As with the others could you send me the output of the following commands - if you prefer to via DM / mail.

Code:
bridge fdb show
cat /etc/network/interfaces
qm config <vmid>

ip -details l show <vmbrX>
ip -details l show master <vmbrX>

tcpdump -i <vmbrX> -w output.pcap

edit: from what I could tell from the other occurrences: as soon as mac learning is disabled on the bridge and an external gateway / firewall is used, the bridge doesn't know and learn about the MAC address of the external gateway. This means that packets get flooded to all ports on the bridge (default behavior).

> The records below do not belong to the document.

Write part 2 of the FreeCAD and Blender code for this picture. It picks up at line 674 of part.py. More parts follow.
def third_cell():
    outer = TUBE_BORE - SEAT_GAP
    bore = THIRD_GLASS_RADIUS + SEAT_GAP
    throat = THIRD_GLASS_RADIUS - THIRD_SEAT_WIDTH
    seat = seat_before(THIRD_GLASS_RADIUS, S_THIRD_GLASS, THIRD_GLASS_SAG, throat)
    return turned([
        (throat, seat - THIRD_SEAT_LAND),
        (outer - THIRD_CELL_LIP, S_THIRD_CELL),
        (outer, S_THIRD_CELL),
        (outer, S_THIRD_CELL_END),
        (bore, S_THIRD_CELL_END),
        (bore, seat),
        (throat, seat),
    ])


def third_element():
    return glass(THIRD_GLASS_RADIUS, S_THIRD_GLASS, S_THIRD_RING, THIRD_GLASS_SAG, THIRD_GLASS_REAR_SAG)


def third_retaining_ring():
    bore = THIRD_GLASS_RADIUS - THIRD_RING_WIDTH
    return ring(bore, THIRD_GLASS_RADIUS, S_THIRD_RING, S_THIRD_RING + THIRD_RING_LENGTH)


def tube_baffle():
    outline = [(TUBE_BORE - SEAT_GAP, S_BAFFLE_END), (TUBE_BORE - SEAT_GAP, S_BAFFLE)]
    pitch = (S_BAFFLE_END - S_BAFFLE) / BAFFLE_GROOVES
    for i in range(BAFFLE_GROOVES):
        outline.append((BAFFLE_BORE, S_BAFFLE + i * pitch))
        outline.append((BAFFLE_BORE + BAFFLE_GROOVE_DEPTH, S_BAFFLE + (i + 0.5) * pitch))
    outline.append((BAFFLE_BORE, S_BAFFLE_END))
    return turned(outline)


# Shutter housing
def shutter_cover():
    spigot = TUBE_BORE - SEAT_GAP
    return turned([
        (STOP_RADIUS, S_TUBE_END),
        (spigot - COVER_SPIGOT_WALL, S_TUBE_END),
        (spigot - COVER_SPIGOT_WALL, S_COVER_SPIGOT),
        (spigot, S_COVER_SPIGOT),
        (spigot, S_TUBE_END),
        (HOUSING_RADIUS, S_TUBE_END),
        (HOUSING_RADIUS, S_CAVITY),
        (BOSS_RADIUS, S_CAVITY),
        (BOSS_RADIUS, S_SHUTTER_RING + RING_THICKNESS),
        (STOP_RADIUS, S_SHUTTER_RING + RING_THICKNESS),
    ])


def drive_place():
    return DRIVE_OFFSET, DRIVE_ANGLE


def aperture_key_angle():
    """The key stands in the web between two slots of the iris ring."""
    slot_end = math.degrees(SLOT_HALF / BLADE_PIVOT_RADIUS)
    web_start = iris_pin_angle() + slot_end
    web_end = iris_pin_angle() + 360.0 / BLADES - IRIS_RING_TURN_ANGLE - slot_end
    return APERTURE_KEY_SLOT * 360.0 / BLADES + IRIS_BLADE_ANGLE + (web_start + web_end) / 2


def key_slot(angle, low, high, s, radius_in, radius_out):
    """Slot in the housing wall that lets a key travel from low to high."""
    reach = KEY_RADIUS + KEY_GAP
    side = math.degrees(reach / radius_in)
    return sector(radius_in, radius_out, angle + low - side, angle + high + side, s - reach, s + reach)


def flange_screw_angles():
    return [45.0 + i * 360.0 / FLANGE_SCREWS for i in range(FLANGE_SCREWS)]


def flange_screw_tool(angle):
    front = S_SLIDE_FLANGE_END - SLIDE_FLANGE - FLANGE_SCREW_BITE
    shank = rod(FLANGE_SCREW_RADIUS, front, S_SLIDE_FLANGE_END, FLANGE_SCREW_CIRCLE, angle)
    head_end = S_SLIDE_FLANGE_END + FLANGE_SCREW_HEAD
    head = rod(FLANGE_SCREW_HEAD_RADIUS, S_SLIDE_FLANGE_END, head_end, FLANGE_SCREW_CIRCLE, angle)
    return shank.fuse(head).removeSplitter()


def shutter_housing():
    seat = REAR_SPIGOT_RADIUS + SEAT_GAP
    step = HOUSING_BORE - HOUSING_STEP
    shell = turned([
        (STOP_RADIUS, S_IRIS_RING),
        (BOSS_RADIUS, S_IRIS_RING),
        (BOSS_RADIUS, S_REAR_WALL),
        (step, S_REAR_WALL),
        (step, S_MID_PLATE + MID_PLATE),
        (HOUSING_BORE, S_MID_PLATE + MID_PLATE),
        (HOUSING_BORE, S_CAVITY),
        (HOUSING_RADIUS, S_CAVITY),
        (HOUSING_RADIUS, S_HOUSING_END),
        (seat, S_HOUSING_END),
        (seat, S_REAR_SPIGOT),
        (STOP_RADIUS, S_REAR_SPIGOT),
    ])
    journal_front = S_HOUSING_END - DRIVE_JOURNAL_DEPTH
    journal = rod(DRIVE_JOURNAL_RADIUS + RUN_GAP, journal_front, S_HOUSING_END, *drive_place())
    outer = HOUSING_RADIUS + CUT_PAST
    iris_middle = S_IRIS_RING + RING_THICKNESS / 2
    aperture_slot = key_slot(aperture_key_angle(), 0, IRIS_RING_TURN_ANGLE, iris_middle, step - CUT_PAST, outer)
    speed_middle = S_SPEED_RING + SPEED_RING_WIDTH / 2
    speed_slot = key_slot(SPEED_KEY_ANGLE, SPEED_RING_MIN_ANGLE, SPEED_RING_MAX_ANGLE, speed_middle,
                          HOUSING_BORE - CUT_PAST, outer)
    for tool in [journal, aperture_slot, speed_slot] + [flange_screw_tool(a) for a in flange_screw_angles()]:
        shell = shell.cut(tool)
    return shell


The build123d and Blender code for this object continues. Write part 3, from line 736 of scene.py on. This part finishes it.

There are a few ways to remedy this:

You can manually add the mac address of the gateway / firewall to the fdb of the bridge
You can disable unicast flooding for all ports of the bridge, except the bridge port
You can re-enable MAC learning (but then any guest can 'create' entries in the FDB by sending respective Ethernet frames)
Hi,
We deal with quite sensitive data, it would take us a long time to comb through it all eliminating any personal data.
Could we rather do a screensharing session, where you can have a look together with us, this issue, without sending any data to you?
Perhaps you can say do that, let us see that etc. through a screensharing session. Please let us know.
 
Just wanted to post a follow up. I think my particular issue was self-inflicted in some way, but I really don't have a good explanation for it at this time.

I had been using NFS between the PVE hosts and my Synology for image storage. I have no idea why, but a guest on one of the pve hosts could see this NFS traffic between all three hosts (not just the host the guest was on). This traffic was also being flooded to other hosts plugged into the same physical switch.

Since, I have moved from 4 separate IPs on my NFS server (which was supported well with VMware with multipath NFS) to a single LACP bond (layer 2+3). I configured the NFS export in the datacenter configuration and removed the shared folders. With all of these changes, the traffic is no longer visible. I've no idea why this all happened, but I will keep monitoring.

I want to give @shanreich a shout out for the willingness to help a hobbyist through a rough spot in the transition from VMware to ProxMox. Thank you.